L’idée est belle, donne à son inventeur une dernière branche à laquelle se retenir, quand soudain tout s’écroule, quand la jeune fille du comte Neville, Sérieuse, décide de passer la nuit dans la forêt, et est retrouvée par une voyante en pleine nuit, qui l’amène chez elle. En allant récupérer sa fille le lendemain, la voyante prédit alors au comte, entre autres reproches, que durant cette grande et belle fête, il tuera un des invités. Ah. Voilà qui n’est pas très cordial. Tuer un invité ? Il y a de quoi ruiner une carrière entière, mettre en pièces toute une réputation ! Quoique, pas si cet invité est bien choisi… Des aristocrates détestables, ce n’est quand même pas ce qui manque… Mais qui choisir ? Et comment procéder ?
Dans ce roman, on retrouve la Nothomb presque oubliée des années 90, la Nothomb d’Hygiène de l’Assassin, d’Antéchrista, d’Acide Sulfurique. Son style, aux airs de simplicité travaillée, confère toujours néanmoins au lecteur un plaisir non dissimulé.
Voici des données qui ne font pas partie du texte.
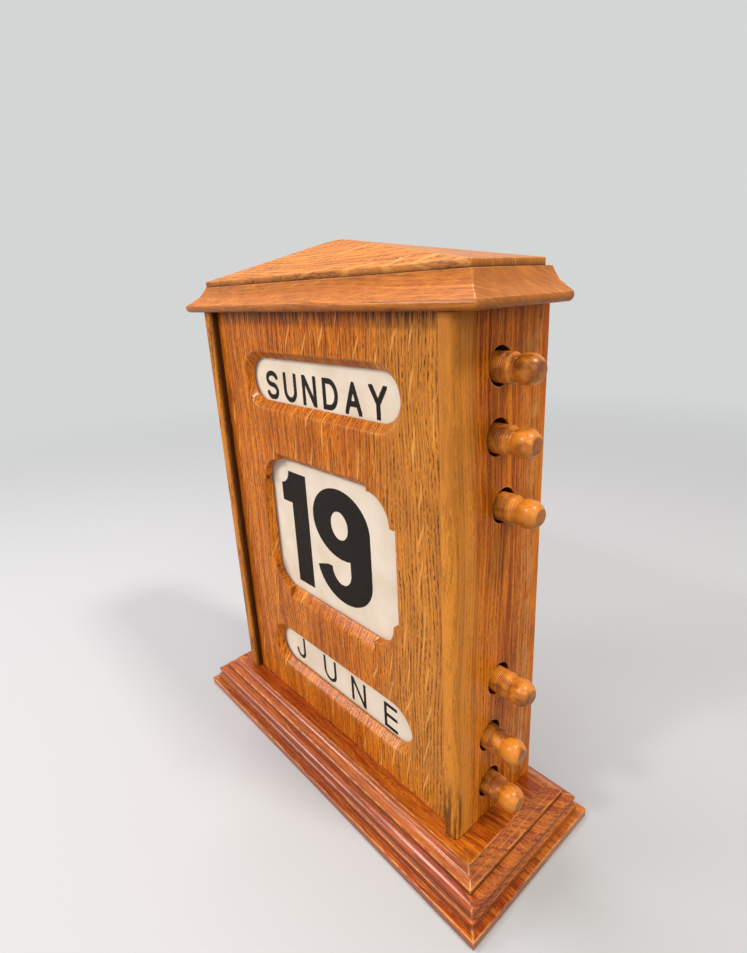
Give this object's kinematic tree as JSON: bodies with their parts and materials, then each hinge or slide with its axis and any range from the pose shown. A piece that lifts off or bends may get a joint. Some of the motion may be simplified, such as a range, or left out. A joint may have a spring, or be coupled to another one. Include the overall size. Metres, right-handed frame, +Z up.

L’humour est très noir, et très loufoque, mais ça fonctionne toujours. Jusqu’à la dernière seconde, l’histoire ne semble pas trouver de dénuement : c’est bien mal connaître la dame Nothomb qui a bien plus d’un tour dans son sac, et sous son grand chapeau.
Amélie Nothomb, Le crime du comte Neville, Albin Michel, 144 p., 15€. Date de sortie : août 2015.